Everyone has that comic they consider seminal to their love of the medium. It might not have been the first book you ever read but it guaranteed that it wouldn’t be the last. It’s undeniable that Origin formulated my love for sequential art.
Alright, I’ll admit, like six or seven other comic books could be inserted in the last sentence. Origin isn’t the origin of my passion for comics, but it does resonate in my nostalgia organs for a lot of reasons.
The product at hand is the latest installment of the Marvel Knights Animation line, a comic/cartoon merge that brings the early Aughties mega-release to life while at the same time delivering several mortal wounds to the work.
Marvel concentrates their efforts on their super legit serial cartoons but they should take a note from their main competition and turn to delivering full-length movies. This is a pitiful attempt to regurgitate the work. While Paul Jenkins’ story stays mostly intact Andy Kubert’s art is ripped to shreds, bent in unholy ways and manipulated to the point of disrespect. Seriously, just animate it!
The voice acting is standard, and the DVD itself hasn’t a lot to offer. Particularly annoying is how it’s split into six parts with credits and an opening between every damn chapter. Quite annoying for an hour-long feature.
The best and only reason to give this a look is a short series of interviews from Jenkins, Kubert, Joe Quesada, Bill Jemas, and Richard Isanove. They give unparalleled insight into the ideas and methodology behind the purpose, meaning, and legacy of the work. I loved this retrospective because the creators discussed a bunch of stuff that I’ve been thinking for years, thereby confirming my opinions as correct. (Right?)
Comic fans are readers, and that was the case with me back in 2001. I craved all fiction in my teens and comics books were a rare treasure for me, a bibliophile at the mercy of the local library. When the now defunct Borders chain started carrying triple the amount of trades and even a small handful of monthly titles, I remember being ecstatic because I could read them for free as I pretended to drink tea in the cafe area. It was about that time I started to become cognizant of a living, breathing comics culture, mainly through the discovery of Wizard, but also via the magical interwebs which was just entering the messy spaghetti mound of information and opinion it is today.
In those days Marvel started toying with the concept of putting comics online and offered select issues in a proto-reader on their site. Those freebies were succulent candy. I immediately went to the comics about the shady clawed dude’s past; something I’d briefly read about a few months before. At that time I knew the names Lee, Kirby, McFarlane, Millar, and Bendis. Jenkins and Kubert meant little to me.

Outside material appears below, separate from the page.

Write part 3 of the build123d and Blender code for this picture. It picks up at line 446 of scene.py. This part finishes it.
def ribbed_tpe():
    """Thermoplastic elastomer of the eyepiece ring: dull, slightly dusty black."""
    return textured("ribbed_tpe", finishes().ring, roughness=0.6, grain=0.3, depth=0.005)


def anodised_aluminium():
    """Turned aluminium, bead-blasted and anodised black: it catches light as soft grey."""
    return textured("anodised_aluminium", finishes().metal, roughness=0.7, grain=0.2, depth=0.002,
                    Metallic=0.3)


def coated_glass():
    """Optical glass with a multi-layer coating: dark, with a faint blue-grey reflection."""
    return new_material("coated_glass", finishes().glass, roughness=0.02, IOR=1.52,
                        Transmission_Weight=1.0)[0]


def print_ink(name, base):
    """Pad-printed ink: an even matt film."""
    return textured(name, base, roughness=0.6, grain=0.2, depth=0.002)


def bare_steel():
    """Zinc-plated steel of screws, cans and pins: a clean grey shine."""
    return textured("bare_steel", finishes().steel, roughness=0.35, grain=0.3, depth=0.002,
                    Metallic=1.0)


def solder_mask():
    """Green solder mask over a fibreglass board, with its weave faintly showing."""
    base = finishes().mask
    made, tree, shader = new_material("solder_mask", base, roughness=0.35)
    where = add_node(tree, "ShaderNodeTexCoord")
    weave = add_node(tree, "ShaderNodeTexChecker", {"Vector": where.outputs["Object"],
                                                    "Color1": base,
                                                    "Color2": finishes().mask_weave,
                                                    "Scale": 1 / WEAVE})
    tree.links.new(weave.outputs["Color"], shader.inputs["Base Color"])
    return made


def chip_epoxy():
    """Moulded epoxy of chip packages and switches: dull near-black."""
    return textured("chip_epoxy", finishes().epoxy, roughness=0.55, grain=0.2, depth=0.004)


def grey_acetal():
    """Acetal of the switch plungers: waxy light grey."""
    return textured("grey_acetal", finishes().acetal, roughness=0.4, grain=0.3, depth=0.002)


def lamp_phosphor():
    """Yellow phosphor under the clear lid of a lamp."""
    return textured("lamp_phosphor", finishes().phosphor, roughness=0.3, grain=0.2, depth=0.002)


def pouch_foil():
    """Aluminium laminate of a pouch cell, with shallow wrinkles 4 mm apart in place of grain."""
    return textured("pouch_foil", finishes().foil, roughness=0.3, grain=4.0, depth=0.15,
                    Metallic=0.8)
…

Now they’re burnt into my mind.
The first two issues of Origin rocked this dude’s teenage life. Immediately immersive, the tale of young Wolvie’s maturation seized my total attention and that climactic end to #2 hit me like a shotgun blast to the face. Kubert’s pencils boomed off the page, building a solemn period piece that focused on the finer details of a down-to-earth script. Wolverine always screamed tragedy to me, probably because the X-Men animated series was such a depressing piece of muck, and Origin was tragic to the core. I appreciated the hell out of the bare bones approach, choosing to take out all elements “X” and making a point to separate the narrative from Mutant and Marvel lore. The cyclical theme to the whole thing — not only do bad things happen to Logan, but they’re the same bad things — spoke to me in surplus.
For some reason I stopped reading (oh yeah, I was 15) but the mini eventually rolled back into my life maybe a year or two later when someone in my high school obtained a copy that made laps around the classroom during study halls and downtime. I read that sucker at least four or five times, partly out of boredom, but also out of reverence. This is how it all started for “James Howlett” and it never went well.
It’s not until recently that I’ve discovered that a large portion of comic fans have a distaste for Origin, and that doesn’t surprise me at all. It stands out as an ambitious project from a time when Marvel was flailing like a Magikarp. Now it’s got its got Gyarados swag because Origin crafted a path to success. Jenkins doesn’t fail to credit Jemas and the “business” end for granting such a wide berth on this important piece. It’s that same general philosophy that’s got them at the top of the game right now.
Origin II by Kieron Gillen and Adam Kubert is one of the more noticeable print-based announcements from ComicCon and I’m revved to read the sequel to one of my favorite all-time works. I just hope that those capable creators remember what made the first installment of Wolverine’s life so good.
This DVD kind of sucked, but it had a time capsule effect on me. The familiar story, the somber atmosphere, and the likeable characters of Origin came to life again, albeit like Frankenstein. It reminded me why I still dig through longboxes and wade into decompressed storylines. Great, life-changing stories exist and I’m on a quest to find them.